Today, there are developing integrated models called accountable delivery systems. And this time, they have potent new tools that physicians can control - comprehensive, integrated software and powerful, multi-channel hardware. In 1995, when a room full of computers couldn’t run a smartphone, providers were grouped into large clinic–like buildings, where they shared common paper records.  Now, physicians anywhere can be clinically integrated, sharing common data using cloud-computing services that can identify and alert to gaps in care, stratify population risk, and deliver this information automatically to the physician or care coordinator. Collectively these new systems promise to improve the population health status, reduce the downstream costs of providing care, and improve the patient experience - all while cutting healthcare expenditures by as much as 25 percent by eliminating waste and duplication.

The new systems are not EHR or EMR systems, which only accumulate data. They are systems that take the data and turn it into actionable information to enable physicians to manage patient care more effectively, cut waste by efficiently coordinating care and improve outcomes by keeping everyone on the same clinical page.

But, just adding powerful software without retooling your practice operations and joining an integrated-care network will cost you your independence instead of preserving it.

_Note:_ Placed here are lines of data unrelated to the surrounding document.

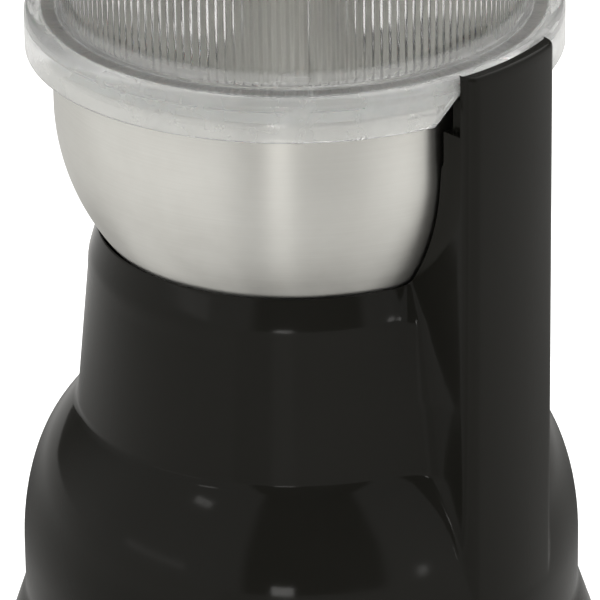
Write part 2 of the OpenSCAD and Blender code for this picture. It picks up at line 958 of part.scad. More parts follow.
module blade_shaft() {
    disc_z = coupling_z + 3.5 + dog_h + 0.5;
    color("#c9cacc") {
        disc(blade_shaft_r, disc_z, blade_z + 3);
        disc(blade_shaft_r + 2.2, stem_top_z + 1.5, blade_z);
        translate([0, 0, blade_z + 1.6])
            cylinder(r = 5.5, h = 3.4, $fn = 6);
        disc(3.4, blade_z + 4.9, blade_z + 6.4);
    }
    color("#20201f") {
        disc(coupling_r, disc_z, disc_z + 2.5);
        dogs(disc_z - dog_h, disc_z + e, 35);
    }
}

// one arm: a flat bar that bends up or down and narrows to its tip
module blade_arm(tilt, reach) {
    translate([6, 0, 0])
        rotate([0, -tilt, 0])
            linear_extrude(1.6)
                polygon([[-2, -4.5], [reach - 9, -4.5], [reach - 6, -1], [reach - 6, 3.4], [-2, 4.5]]);
}

module blade() {
    color("#d3d4d6")
        translate([0, 0, blade_z])
            difference() {
                union() {
                    cylinder(r = 6.5, h = 1.6);
                    blade_arm(0, blade_reach);
                    rotate(180)
                        blade_arm(0, blade_reach);
                    rotate(90)
                        blade_arm(24, blade_reach - 4);
                    rotate(270)
                        blade_arm(24, blade_reach - 4);
                }
                disc(blade_shaft_r, -1, 3);
                // the bent arms' roots end level with the eye's underside
                disc(blade_shaft_r + 5, -4, 0);
            }
}

// ---------- lid ----------

module lid_outline() {
    top = lid_top_z;
    rotate_extrude()
        polygon(concat(
            [[0, flange_z], [bowl_r - bowl_wall - 0.75, flange_z]],
            [[lid_skirt_r, flange_z], [lid_skirt_r, flange_top_z - 1.5]],
            [[lid_skirt_r - 0.5, flange_top_z - 0.5], [lid_skirt_r - 1.5, flange_top_z]],
            [[lid_r, flange_top_z]],
            [for (i = [0:8]) let (a = 90 * i / 8)
                [lid_r - lid_round * (1 - cos(a)), top - lid_round * (1 - sin(a))]],
            [[0, top]]
        ));
}

module lid_inside() {
    r = lid_in_r - rib_depth - 0.1;
    inner_round = lid_round - lid_wall;
    top = lid_top_z - lid_wall;
    rotate_extrude()
        polygon(concat(
            [[0, flange_z - 1], [r, flange_z - 1]],
            [for (i = [0:6]) let (a = 90 * i / 6)
                [r - inner_round * (1 - cos(a)), top - inner_round * (1 - sin(a))]],
            [[0, top]]
        ));
    translate([0, 0, flange_z - 1])
        linear_extrude(lid_top_z - lid_round - 1.5 - flange_z + 1)
            rib_plan();
}

// the ribbed inner wall: one point at each crest and one in each valley
module rib_plan() {
    step = 360 / rib_count;
    polygon([
        for (i = [0:rib_count - 1], k = [0:1])
            let (a = (i + k / 2) * step, r = lid_in_r - (k == 0 ? 0 : rib_depth))
                [r * cos(a), r * sin(a)]
    ]);
}

module lid_cover() {
    spigot_r = bowl_r - bowl_wall - 0.75;
    gap_half = key_half + 1.2;
    rise = flange_z - lid_skirt_z;
    color("#dfe3e2", 0.35) {
        difference() {
            union() {
                lid_outline();
                ring(lid_skirt_r, lid_skirt_r - lid_skirt_wall, lid_skirt_z, flange_z + e);
                ring(spigot_r, spigot_r - 2.4, lid_skirt_z - 1.7, flange_z + e);
            }
            lid_inside();
            ring(seal_out_r + 0.1, seal_in_r - 0.1, flange_z - e, flange_z + seal_groove);
            // gap in the skirt, over the pillar's key
            translate([seal_in_r + 0.2, 0, 0])
                rotate([90, 0, 90])
                    linear_extrude(lid_skirt_r - seal_in_r)
                        polygon([
                            [-gap_half - rise, lid_skirt_z - 1], [-gap_half - rise, lid_skirt_z],
                            [-gap_half, flange_z], [gap_half, flange_z],
                            [gap_half + rise, lid_skirt_z], [gap_half + rise, lid_skirt_z - 1]
                        ]);
        }
    }
}

module lid_seal() {
    color("#e4e2da")
        ring(seal_out_r, seal_in_r, bowl_rim_z, flange_z + seal_groove);
}

// ---------- switch ----------

module push_rod() {
    color("#bfc1c3") {
        translate([rod_x, 0, 0]) {
            disc(rod_r, switch_top_z, flange_z - 0.2);
            disc(rod_r + 0.85, collar_z, collar_z + 2);
        }
    }
}

// a coil spring drawn as a stack of closed turns
module rod_spring() {
    z0 = guide_z + guide_t;
    pitch = (collar_z - z0) / spring_turns;
    color("#a9abad")
        translate([rod_x, 0, 0])
            for (i = [0:spring_turns - 1])
                translate([0, 0, z0 + pitch * (i + 0.5)])
                    rotate_extrude()
                        translate([rod_r + 0.5, 0])
                            circle(r = 0.25, $fn = 16);
}

module microswitch() {
    z = switch_z - switch_h;
    color("#1f2a44")
        difference() {
            union() {
                block(switch_x, switch_x + switch_w, -switch_l / 2, switch_l / 2, z, switch_z);
            }
            for (side = [-1, 1])
                translate([switch_x + switch_w / 2, side * (switch_l / 2 - 2.8), 0])
                    disc(1.25, z - 1, switch_z + 1);
            translate([rod_x, 0, 0])
                disc(rod_r - 0.2, switch_z - 3, switch_z + 1);
        }
}

module switch_plunger() {
    color("#d94b34")
        translate([rod_x, 0, 0])
            disc(rod_r - 0.25, switch_z - 1, switch_top_z);
}

module switch_screw(side) {
    z = switch_z - switch_h;
    color("silver")
        translate([switch_x + switch_w / 2, side * (switch_l / 2 - 2.8), 0]) {
            disc(2, switch_z, switch_z + 1.3);
            disc(1.05, z - shelf_t - 1.5, switch_z + e);
        }
}

housing();
bottom_cover();
foot(1);  // foot_1
foot(2);  // foot_2
foot(3);  // foot_3
foot(4);  // foot_4
cover_screw(1);  // cover_screw_1
cover_screw(2);  // cover_screw_2
cover_screw(3);  // cover_screw_3
cover_screw(4);  // cover_screw_4
cord_gland();
cord_clamp();
clamp_screw(-1);  // clamp_screw_1
clamp_screw(1);  // clamp_screw_2
terminal_block();
capacitor();
lead_live();
lead_neutral();
well_seal();
motor_top_bracket();
motor_bottom_bracket();
motor_mount(1, 1);  // motor_mount_1
motor_mount(-1, 1);  // motor_mount_2
motor_mount(-1, -1);  // motor_mount_3
motor_mount(1, -1);  // motor_mount_4
mount_screw(1, 1);  // mount_screw_1
mount_screw(-1, 1);  // mount_screw_2
mount_screw(-1, -1);  // mount_screw_3
mount_screw(1, -1);  // mount_screw_4
motor_bolt(1);  // motor_bolt_1
motor_bolt(-1);  // motor_bolt_2
stator_core();
field_coil(1);  // field_coil_1
field_coil(-1);  // field_coil_2
bearing_top();
bearing_bottom();
brush_holder(1);  // brush_holder_1
brush_holder(-1);  // brush_holder_2
carbon_brush(1);  // carbon_brush_1
carbon_brush(-1);  // carbon_brush_2
microswitch();
switch_screw(1);  // switch_screw_1
switch_screw(-1);  // switch_screw_2
rod_spring();
push_rod();
switch_plunger();
motor_shaft();
armature_core();
armature_winding();
commutator();
cooling_fan();
drive_coupling();
bowl();
bowl_hub();
hub_nut();
bowl_bush();
blade_shaft();
blade();
lid_cover();
lid_seal();
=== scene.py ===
"""Looks of the electric spice grinder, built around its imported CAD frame."""

import json
import math

import bmesh
import bpy
from mathutils import Matrix, Vector


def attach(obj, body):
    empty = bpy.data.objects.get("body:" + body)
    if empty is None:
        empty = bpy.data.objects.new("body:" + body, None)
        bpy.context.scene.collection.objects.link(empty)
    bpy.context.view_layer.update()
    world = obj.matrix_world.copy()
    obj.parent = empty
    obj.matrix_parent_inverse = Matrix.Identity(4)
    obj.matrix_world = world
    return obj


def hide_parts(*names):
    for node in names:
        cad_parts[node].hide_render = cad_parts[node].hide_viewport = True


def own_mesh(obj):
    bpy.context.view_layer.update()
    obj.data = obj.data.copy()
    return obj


MM = 0.001
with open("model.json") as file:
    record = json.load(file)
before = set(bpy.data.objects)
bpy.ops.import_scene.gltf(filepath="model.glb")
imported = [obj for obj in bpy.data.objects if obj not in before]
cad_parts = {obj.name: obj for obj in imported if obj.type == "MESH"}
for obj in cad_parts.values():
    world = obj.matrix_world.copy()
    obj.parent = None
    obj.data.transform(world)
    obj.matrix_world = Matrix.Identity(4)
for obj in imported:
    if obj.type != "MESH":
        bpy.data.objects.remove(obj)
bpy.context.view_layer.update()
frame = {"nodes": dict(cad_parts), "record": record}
scene = bpy.context.scene


# ---------- camera ----------

CAMERA_AZIMUTH = -49.4
CAMERA_ELEVATION = 24.8
CAMERA_ROLL = -0.74
CAMERA_DISTANCE = 1.2
CAMERA_TARGET = (0.0, 0.0, 0.0814)
CAMERA_LENS = 349.2
CAMERA_SENSOR = 36.0
CAMERA_SHIFT_X = 0.0027
CAMERA_CLIP = (0.05, 60.0)


def direction(azimuth, elevation):
    """Unit vector from the object towards azimuth and elevation, in degrees."""
    a, e = math.radians(azimuth), math.radians(elevation)
    return Vector((math.cos(a) * math.cos(e), math.sin(a) * math.cos(e), math.sin(e)))


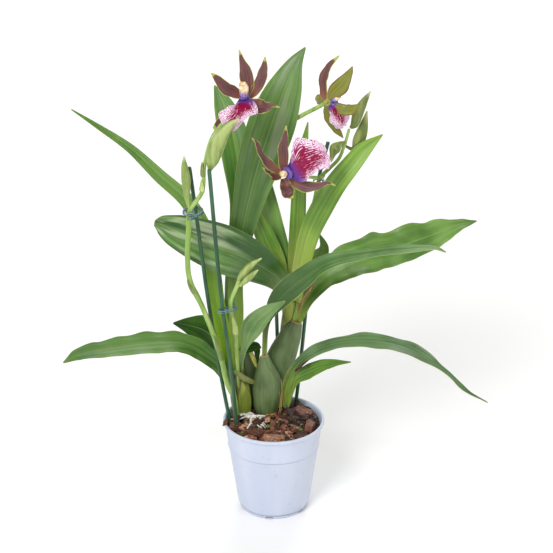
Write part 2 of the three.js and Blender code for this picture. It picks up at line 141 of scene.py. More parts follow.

As they say in the movies - this time, it’s for keeps. The opportunity and tools are there to control your own destiny as the payment system commutes from fee for service to pay for value.

If you think that there is plenty of time, or that all of these changes will go away, consider this:

The primary implementation of the ACA is less than a year away.

The ACA is law, and has been ruled so by the U.S. Supreme Court.

The votes are not in Congress to change things.

President Obama has four more years, and has firmly and repeatedly stated he will not consider changes.

HHS, CMS, and the IRS are gearing up and moving things forward with the full unstoppable force of the U.S. government.

Laws of this broad scope do not go away once implemented. Ever.

There are tens of billions in lost profits to be recovered and big incentives at stake, which is why hospitals and insurers are aggressively buying up primary-care practices. They are doing what you, too can do by aggregating with other independent physicians now.

A lot of smart people are investing heavily to provide services that aim to help physicians not only survive, but thrive. PCMH and ACO software is the hot, new growth sector in healthcare. Investment has exploded, and companies are popping up everywhere.

But, it will be the consultants and advisors, particularly those with their own systems, who will win the day for physicians because software is only the platform. Practice operations is the engine.

Dr. Bonvicino is a former Regional Medical Director at the Garden State Medical Group and former senior medical director of Horizon Healthcare Innovations and Blue Cross/Blue Shield of New Jersey.